Starting at the line that contains "upperShell()" and stopping at the line that contains "low, high = Vector((1e9,)", repeat every line exactly, the two end lines included, and nothing else.

** START SUPPLIED MATERIAL **

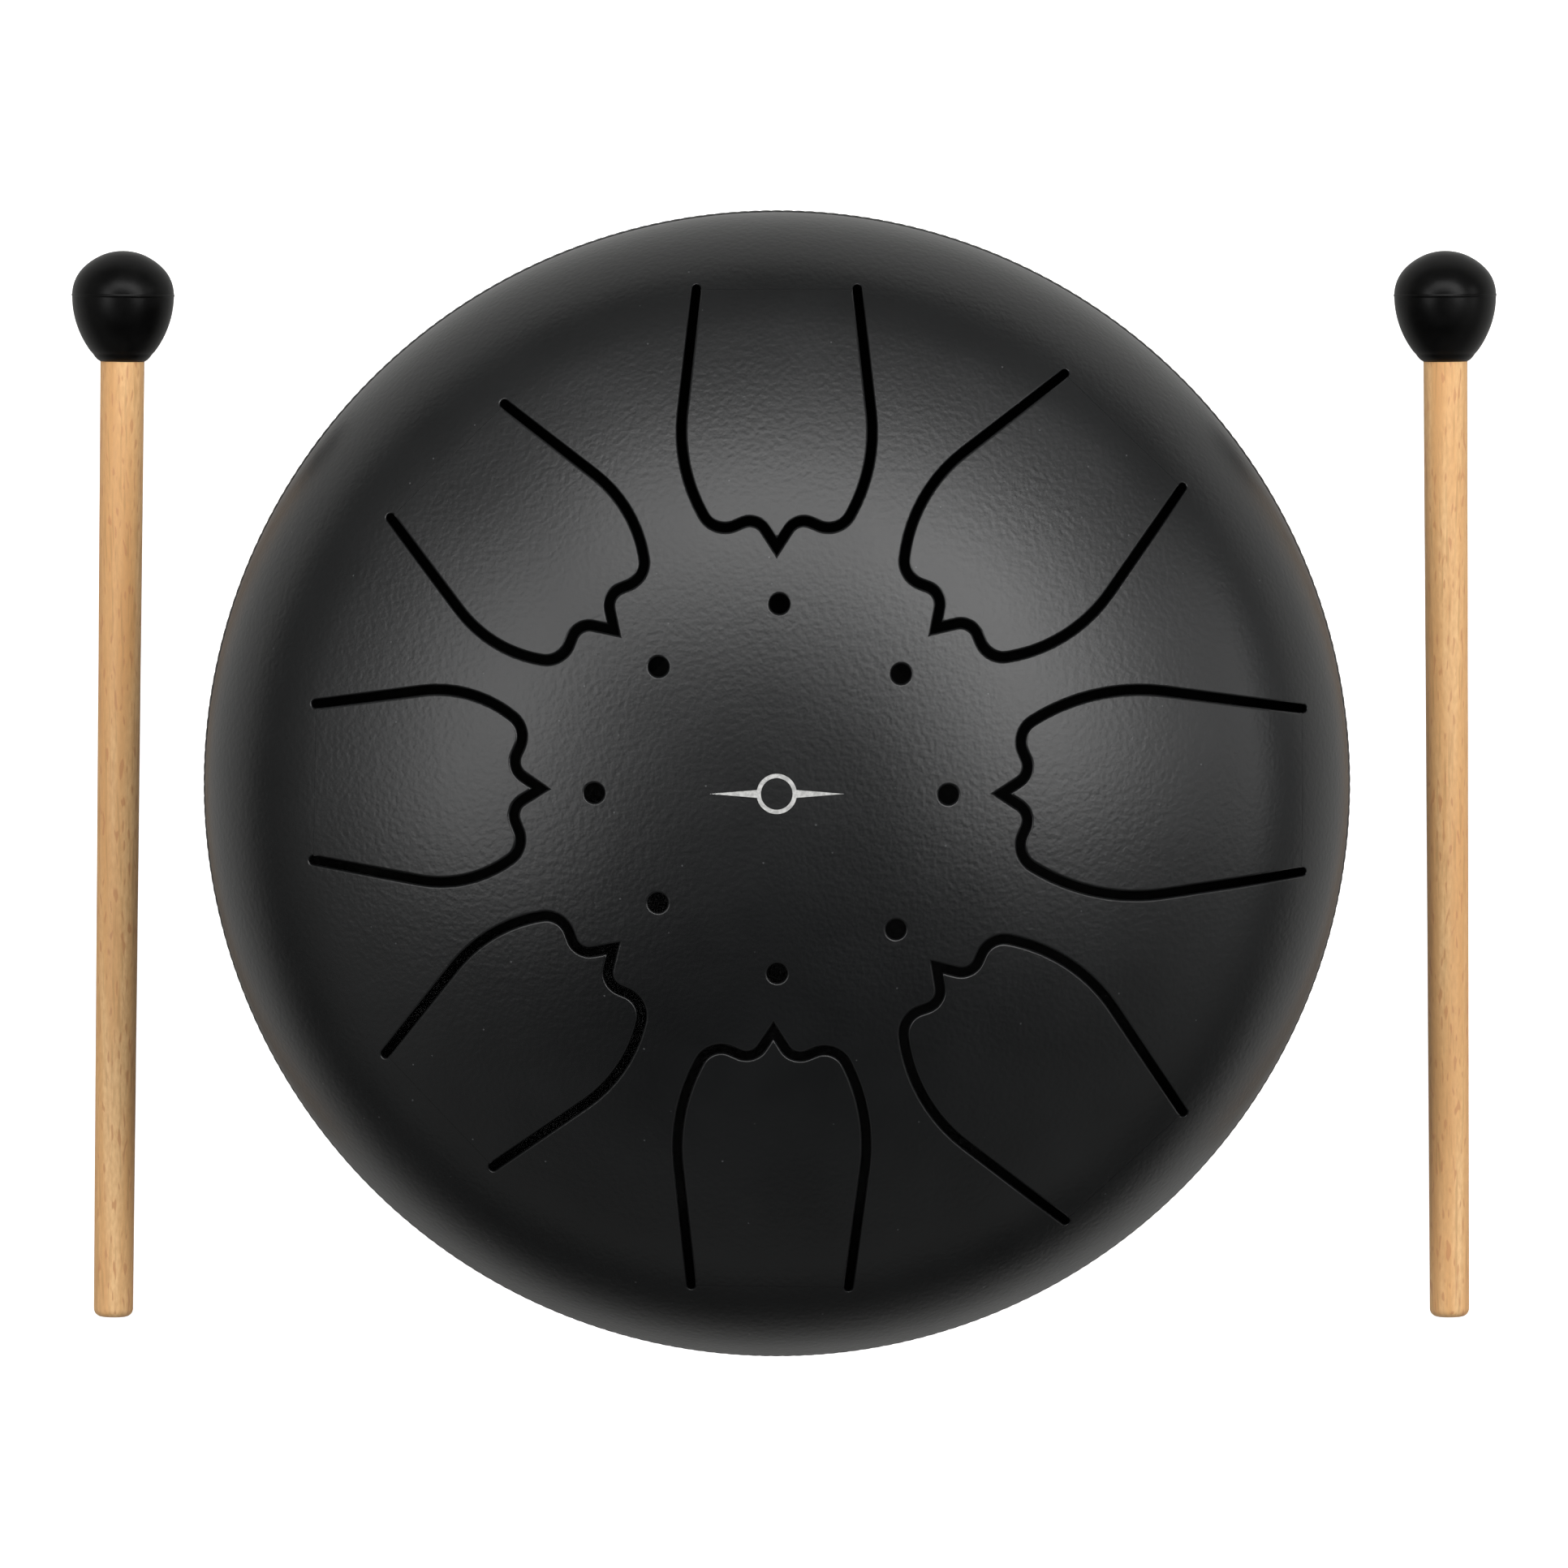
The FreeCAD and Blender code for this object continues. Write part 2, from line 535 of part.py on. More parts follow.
def malletHandle(side):
    body = newBody(f"{side}_mallet_handle")
    section = newSketch(body, f"{side.title()}HandleSection", "XY_Plane")
    top = f"{headBase} + bore_depth"
    points = [("0", "0"), ("tail_radius", "0"), ("handle_radius", headBase), ("handle_radius", top),
              ("0", top)]
    places = [Vector(size(across), size(up), 0) for across, up in points]
    edges = [line(section, start, end) for start, end in zip(places, places[1:] + places[:1])]
    for edge, following, (across, up) in zip(edges, edges[1:] + edges[:1], points):
        tie(section, "Coincident", (edge, 2, following, 1))
        if across == "0":
            tie(section, "PointOnObject", (edge, 1, -2))
        else:
            dimension(section, "DistanceX", (-1, 1, edge, 1), across)
        if up == "0":
            tie(section, "PointOnObject", (edge, 1, -1))
        else:
            dimension(section, "DistanceY", (-1, 1, edge, 1), up)
    stick = revolve(body, section, f"{side.title()}Stick")
    roundEdges(body, stick, "tail_round", f"{side.title()}StickEnd", lambda edge: edge.BoundBox.YMax < 0.001)
    body.Placement = malletPlace(side)


def malletHead(side):
    """A moulded rubber head: nose, side and tail arcs tangent to each other, and a blind bore."""
    body = newBody(f"{side}_mallet_head")
    section = newSketch(body, f"{side.title()}HeadSection", "XY_Plane")
    base = size(headBase)
    widest = size(headWidest)
    noseHeight = size(f"mallet_length - {noseRadius}")
    inset = size("side_inset")
    neckPlace = size(f"head_radius - {neckRadius}")
    turn = math.degrees(math.atan2(widest - noseHeight, inset))
    fall = math.degrees(math.atan2(widest - base, size(collarRadius) - neckPlace))
    bore = size("handle_radius + bore_gap")
    boreEnd = size(f"{headBase} + bore_depth + bore_gap")
    nose = arc(section, (0, noseHeight, 0), size(noseRadius), turn, 90)
    flank = arc(section, (inset, widest, 0), size(sideRadius), 0, turn)
    neck = arc(section, (neckPlace, widest, 0), size(neckRadius), -fall, 0)
    axis = line(section, (0, size("mallet_length"), 0), (0, boreEnd, 0))
    boreFace = line(section, (0, boreEnd, 0), (bore, boreEnd, 0))
    boreWall = line(section, (bore, boreEnd, 0), (bore, base, 0))
    lip = line(section, (bore, base, 0), (size(collarRadius), base, 0))
    tie(section, "Tangent", (neck, 2, flank, 1), (flank, 2, nose, 1))
    tie(section, "Coincident", (nose, 2, axis, 1), (axis, 2, boreFace, 1), (boreFace, 2, boreWall, 1),
        (boreWall, 2, lip, 1), (lip, 2, neck, 1))
    tie(section, "PointOnObject", (nose, 3, -2), (axis, 1, -2), (axis, 2, -2))
    tie(section, "Horizontal", (boreFace,), (lip,), (neck, 3, flank, 3))
    tie(section, "Vertical", (boreWall,))
    dimension(section, "Radius", (nose,), noseRadius)
    dimension(section, "Radius", (flank,), sideRadius)
    dimension(section, "DistanceX", (-1, 1, neck, 1), collarRadius)
    dimension(section, "DistanceY", (-1, 1, nose, 3), f"mallet_length - {noseRadius}")
    dimension(section, "DistanceX", (-1, 1, flank, 1), "head_radius")
    dimension(section, "DistanceX", (-1, 1, boreWall, 1), "handle_radius + bore_gap")
    dimension(section, "DistanceY", (-1, 1, boreWall, 1), f"{headBase} + bore_depth + bore_gap")
    dimension(section, "DistanceY", (-1, 1, lip, 1), headBase)
    revolve(body, section, f"{side.title()}HeadRubber")
    body.Placement = malletPlace(side)


upperShell()
for number in range(1, len(tongues) + 1):
    tongue(number)
lowerShell()
seamWeld()
for number, angle in enumerate(footAngles, 1):
    foot(number, angle)
centreMark()
for side in ("left", "right"):
    malletHandle(side)
    malletHead(side)

doc.recompute()
faults = [f"{item.Name}: {item.State}" for item in doc.Objects
          if "Invalid" in item.State or "Error" in item.State]
for body in parts:
    if body.Shape.isNull() or not body.Shape.isValid() or len(body.Shape.Solids) != 1:
        faults.append(f"{body.Label}: no single valid solid")
if faults:
    raise SystemExit("part not written\n" + "\n".join(faults))

os.makedirs("parts", exist_ok=True)
for body in parts:
    body.Shape.exportStep(f"parts/{body.Label}.step")
    box = body.Shape.optimalBoundingBox()
    print(f"{body.Label:20} {body.Shape.Volume:10.1f} mm3   z {box.ZMin:7.2f} to {box.ZMax:7.2f}")
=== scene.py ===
import json
import math

import bpy
import numpy as np
from mathutils import Matrix, Vector
from mathutils.geometry import delaunay_2d_cdt
from mathutils.kdtree import KDTree
from mathutils.noise import noise


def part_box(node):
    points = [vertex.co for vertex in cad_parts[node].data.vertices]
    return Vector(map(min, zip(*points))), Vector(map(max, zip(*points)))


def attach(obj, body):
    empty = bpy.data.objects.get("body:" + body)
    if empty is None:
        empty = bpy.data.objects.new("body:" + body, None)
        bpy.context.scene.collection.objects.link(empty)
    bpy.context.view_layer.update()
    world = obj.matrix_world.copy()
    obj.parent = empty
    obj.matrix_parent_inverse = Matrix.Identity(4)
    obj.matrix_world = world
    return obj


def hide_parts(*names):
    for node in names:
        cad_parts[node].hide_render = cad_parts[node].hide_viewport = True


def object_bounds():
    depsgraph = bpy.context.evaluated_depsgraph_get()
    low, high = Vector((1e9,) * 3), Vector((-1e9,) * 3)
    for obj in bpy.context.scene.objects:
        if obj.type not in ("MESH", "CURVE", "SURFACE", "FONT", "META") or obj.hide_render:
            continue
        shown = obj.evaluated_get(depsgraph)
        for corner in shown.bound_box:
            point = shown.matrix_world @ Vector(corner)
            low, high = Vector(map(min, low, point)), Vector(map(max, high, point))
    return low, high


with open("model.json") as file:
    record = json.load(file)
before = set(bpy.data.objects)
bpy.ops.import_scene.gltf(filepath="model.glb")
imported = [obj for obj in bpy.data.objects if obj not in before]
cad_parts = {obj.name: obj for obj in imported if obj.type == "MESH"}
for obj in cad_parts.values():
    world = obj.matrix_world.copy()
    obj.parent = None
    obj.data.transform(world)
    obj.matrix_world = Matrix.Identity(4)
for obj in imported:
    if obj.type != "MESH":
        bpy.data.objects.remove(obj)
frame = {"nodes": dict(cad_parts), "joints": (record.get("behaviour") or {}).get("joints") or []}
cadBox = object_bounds()
mm = 0.001


# sRGB hex to the linear colour a shader socket takes
def linear(hexColour):
    parts = [int(hexColour[i:i + 2], 16) / 255 for i in (1, 3, 5)]
    return tuple(c / 12.92 if c <= 0.04045 else ((c + 0.055) / 1.055) ** 2.4 for c in parts) + (1,)


# adds a node, its settings by attribute or socket name, and its links
def addNode(tree, kind, settings, links=None):
    node = tree.nodes.new("ShaderNode" + kind)
    for name, value in settings.items():
        if name == "stops":
            ramp = node.color_ramp.elements
            ramp[0].position, ramp[1].position = value[0][0], value[-1][0]
            for place, colour in value[1:-1]:
                ramp.new(place)
            for stop, (place, colour) in zip(ramp, value):
                stop.color = linear(colour) if isinstance(colour, str) else (colour, colour, colour, 1)
        elif isinstance(name, str) and hasattr(node, name):
            setattr(node, name, value)
        else:
            node.inputs[name].default_value = linear(value) if isinstance(value, str) else value
    for name, source in (links or {}).items():
        tree.links.new(source, node.inputs[name])
    return node


def newMaterial(name):
    material = bpy.data.materials.new(name)
    material.use_nodes = True
    tree = material.node_tree
    shader = tree.nodes["Principled BSDF"]
    place = addNode(tree, "TexCoord", {}).outputs["Object"]
    return material, tree, shader, place


def addBump(tree, shader, height, depth):
    bump = addNode(tree, "Bump", {"Strength": 1.0, "Distance": depth}, {"Height": height})
    tree.links.new(bump.outputs["Normal"], shader.inputs["Normal"])


# Polyester powder coat on pressed steel: sprayed dry and melted in an oven, so it has an even satin
# skin with low orange peel, and a few specks of dust caught in it
powderCoat = {
    "colour": "#0b0c0d", "thin": "#111213", "cloud": 18 * mm, "roughness": 0.36, "roughnessSpread": 0.04,
    "peel": 0.72 * mm, "peelDepth": 0.038 * mm, "grain": 0.35 * mm, "grainDepth": 0.004 * mm,
    "speck": 3.5 * mm, "speckSize": 0.026, "speckColour": "#444546",
}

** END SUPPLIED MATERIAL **

● **SOLUTION FOR THIS EXERCISE**
upperShell()
for number in range(1, len(tongues) + 1):
    tongue(number)
lowerShell()
seamWeld()
for number, angle in enumerate(footAngles, 1):
    foot(number, angle)
centreMark()
for side in ("left", "right"):
    malletHandle(side)
    malletHead(side)

doc.recompute()
faults = [f"{item.Name}: {item.State}" for item in doc.Objects
          if "Invalid" in item.State or "Error" in item.State]
for body in parts:
    if body.Shape.isNull() or not body.Shape.isValid() or len(body.Shape.Solids) != 1:
        faults.append(f"{body.Label}: no single valid solid")
if faults:
    raise SystemExit("part not written\n" + "\n".join(faults))

os.makedirs("parts", exist_ok=True)
for body in parts:
    body.Shape.exportStep(f"parts/{body.Label}.step")
    box = body.Shape.optimalBoundingBox()
    print(f"{body.Label:20} {body.Shape.Volume:10.1f} mm3   z {box.ZMin:7.2f} to {box.ZMax:7.2f}")
=== scene.py ===
import json
import math

import bpy
import numpy as np
from mathutils import Matrix, Vector
from mathutils.geometry import delaunay_2d_cdt
from mathutils.kdtree import KDTree
from mathutils.noise import noise


def part_box(node):
    points = [vertex.co for vertex in cad_parts[node].data.vertices]
    return Vector(map(min, zip(*points))), Vector(map(max, zip(*points)))


def attach(obj, body):
    empty = bpy.data.objects.get("body:" + body)
    if empty is None:
        empty = bpy.data.objects.new("body:" + body, None)
        bpy.context.scene.collection.objects.link(empty)
    bpy.context.view_layer.update()
    world = obj.matrix_world.copy()
    obj.parent = empty
    obj.matrix_parent_inverse = Matrix.Identity(4)
    obj.matrix_world = world
    return obj


def hide_parts(*names):
    for node in names:
        cad_parts[node].hide_render = cad_parts[node].hide_viewport = True


def object_bounds():
    depsgraph = bpy.context.evaluated_depsgraph_get()
    low, high = Vector((1e9,) * 3), Vector((-1e9,) * 3)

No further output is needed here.